In third world countries, most efforts go into getting more children into school rather than looking at the quality of education. My grandfather was minister of education in the government of Bengal in Calcutta, in 1941. He always said his job had nothing to do with education. It was the schools, colleges and universities he had to worry about – which one should get which grant, which one is doing well in exam tables – not the quality of learning.
We discouraged rote learning right from the beginning. You’re just teaching someone to memorize, and you don’t need to come to school for that. We try and get children to think. At the end of the first year, when they are just learning to form sentences, we give them an essay: to write about their mother. They’re not told what to write. None of the children’s essays will be the same, of course, because they are thinking about their own mother. We always tell teachers: “Don’t teach them to think like you. Teach them to think for themselves.”
What was the hardest part of building your network of schools?
The teachers themselves, changing their ideas about what good teaching means. They have themselves been taught in a rote learning system. They have to learn how to grade children who think for themselves. Most rote learning systems give you more marks if you write exactly like the textbook rather than constructing your own sentence that might not be quite as elegant.
We also had to get the teachers working harder. It doesn’t take a lot of effort to teach by rote. You don’t have to use your judgement. But as soon as they all write those different sentences, it’s hard work, and a lot of people don’t want to do that.
Are you optimistic about the potential of technology to transform education?
Technology will eventually be available to all societies and I hope it will make education much more democratic – available to every child, rather than just the best children in the best schools. It is quite cheap to provide education via the internet: even in the remotest parts of Bangladesh they will ultimately have access to websites.
I hope that within the next 10-15 years, most of the world will have access to digital information, so our job will be to develop materials for teachers and students. In the poorest countries, not every child will have access to a computer – there might only be one per classroom – but that will happen within the next generation or two.
Are you in favour of private providers entering the market for education, particularly in the developing world?
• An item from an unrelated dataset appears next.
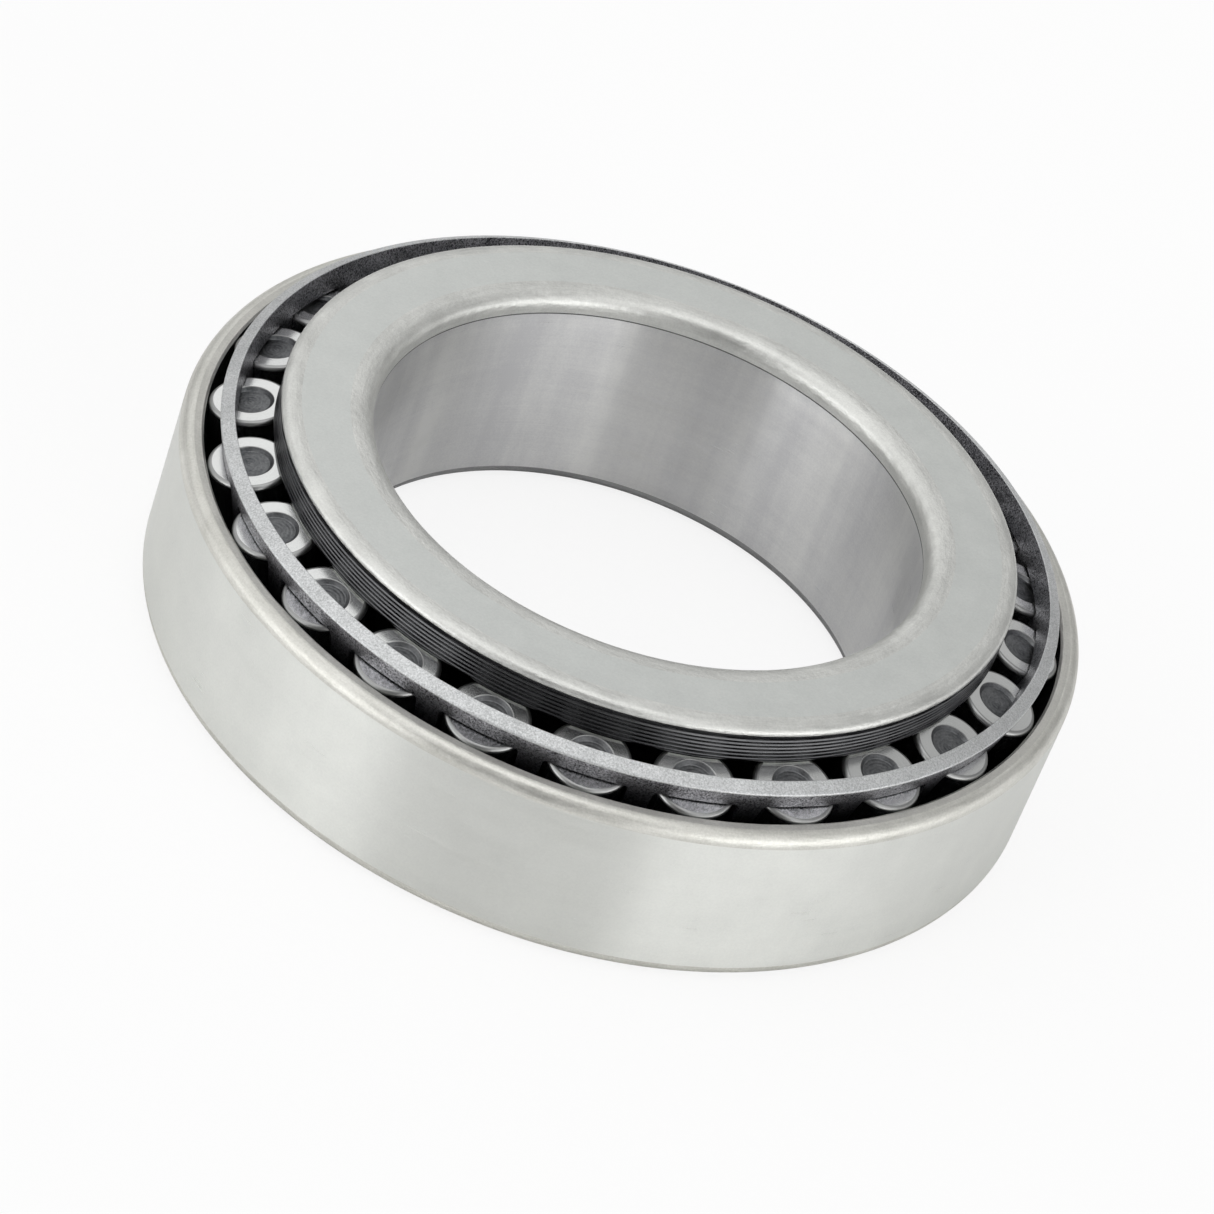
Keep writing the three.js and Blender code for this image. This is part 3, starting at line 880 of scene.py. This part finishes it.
def make_world():
    """Soft studio light: tall bright panels at the sides, a dark gap behind the camera, a bright ceiling."""
    world = bpy.data.worlds.new("studio")
    bpy.context.scene.world = world
    world.use_nodes = True
    tree = world.node_tree
    tree.nodes.clear()

    def add(kind, inputs=(), **settings):
        node = tree.nodes.new(kind)
        for key, value in settings.items():
            setattr(node, key, value)
        for key, value in dict(inputs).items():
            if isinstance(value, bpy.types.NodeSocket):
                tree.links.new(value, node.inputs[key])
            else:
                node.inputs[key].default_value = value
        return node

    def ramp(position, stops):
        node = add("ShaderNodeValToRGB", {0: position})
        node.color_ramp.interpolation = "LINEAR"
        elements = node.color_ramp.elements
        while len(elements) < len(stops):
            elements.new(0.5)
        for element, (degrees, level) in zip(elements, stops):
            element.position = (degrees + 180) / 360
            element.color = (level, level, level, 1)
        return node.outputs[0]

    def rising(value, low, high):
        inputs = {"Value": value, "From Min": low, "From Max": high, "To Min": 0.0, "To Max": 1.0}
        return add("ShaderNodeMapRange", inputs, interpolation_type="SMOOTHSTEP").outputs[0]

    def mix(factor, first, second):
        return add("ShaderNodeMix", {0: factor, 6: first, 7: second}, data_type="RGBA").outputs[2]

    way = add("ShaderNodeTexCoord").outputs["Generated"]
    x, y, z = add("ShaderNodeSeparateXYZ", {0: way}).outputs
    toward = add("ShaderNodeMath", {0: y, 1: -1.0}, operation="MULTIPLY").outputs[0]
    azimuth = add("ShaderNodeMath", {0: x, 1: toward}, operation="ARCTAN2").outputs[0]
    share = {"Value": azimuth, "From Min": -math.pi, "From Max": math.pi, "To Min": 0.0, "To Max": 1.0}
    position = add("ShaderNodeMapRange", share).outputs[0]
    high = mix(rising(z, 0.93, 0.99), ramp(position, WORLD_HIGH), (WORLD_TOP, WORLD_TOP, WORLD_TOP, 1))
    level = mix(rising(z, 0.25, 0.45), ramp(position, WORLD_LOW), high)
    seen = add("ShaderNodeLightPath").outputs["Is Camera Ray"]
    shown = mix(seen, level, (0.9, 0.9, 0.9, 1))
    background = add("ShaderNodeBackground", {"Color": shown, "Strength": WORLD_STRENGTH})
    output = add("ShaderNodeOutputWorld")
    tree.links.new(background.outputs[0], output.inputs[0])


def make_camera():
    data = bpy.data.cameras.new("camera")
    data.sensor_width = 36
    data.lens = CAMERA_LENS_MM
    data.clip_start = 0.01
    data.clip_end = 50
    camera = bpy.data.objects.new("camera", data)
    bpy.context.scene.collection.objects.link(camera)
    level_right = Vector((1, 0, 0))
    level_up = Vector((0, math.sin(CAMERA_DOWN), math.cos(CAMERA_DOWN)))
    back = Vector((0, -math.cos(CAMERA_DOWN), math.sin(CAMERA_DOWN)))
    right = level_right * math.cos(CAMERA_ROLL) + level_up * math.sin(CAMERA_ROLL)
    up = level_up * math.cos(CAMERA_ROLL) - level_right * math.sin(CAMERA_ROLL)
    turn = Matrix((right, up, back)).transposed().to_4x4()
    turn.translation = CAMERA_PLACE_MM * MM
    camera.matrix_world = Matrix.Rotation(-ROLLER_PHASE, 4, "Z") @ turn
    bpy.context.scene.camera = camera


make_floor()
make_world()
make_camera()
bpy.context.scene.view_settings.view_transform = "Standard"
bpy.context.view_layer.update()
If you look at history, the state has only provided education to its citizens for around 130 years. Before that, it used to be the role of the church. It may be that ultimately education becomes something that is provided privately rather than by the state. In the United States, the Republican Party wants to get rid of the Department of Education altogether.
I personally believe the state should be responsible for educating all its citizens. In some of the Nordic countries they do this very well and they hardly have any private education. But not all societies are like Sweden or Norway, of course. Each country will have to decide its own priorities. There is scope for large providers to come into the market and provide education at a cost, which is happening quite a lot in Africa and parts of Asia.
Are you worried about Western governments cutting aid to programmes such as yours?
We don’t expect foreign aid to rise over the longer term. In some of the education programmes we are currently running free of charge, we will have to start charging a small amount to cover some of our costs. But in Bangladesh, we are currently spending 2.2% of national GDP on education and that has to go up, so we are putting pressure on our own politicians to provide greater resources. We shouldn’t be dependent on donor money to educate our own citizens.
What aspect of your work gives you the greatest satisfaction?
One of the wonderful things about education is that it gives the very poorest families something to aspire to, and people understand that now in a way they didn’t in the old days. Education is perceived as the only way to get out of poverty in places like India and Bangladesh, and that is good for those societies. In India, they will make a lot of sacrifices to educate their children because they value education. I don’t think the poorest 10% of people in the USA think the same way.
What can teachers and students in IB World Schools do to help fight inequality across the world?
If they could somehow – perhaps through technology – make some of the materials and the best teaching they have available to children throughout the world, that would be the most wonderful thing. MIT now makes every lecture it does available via the internet. When you are self-assured, you can share everything you have with the world.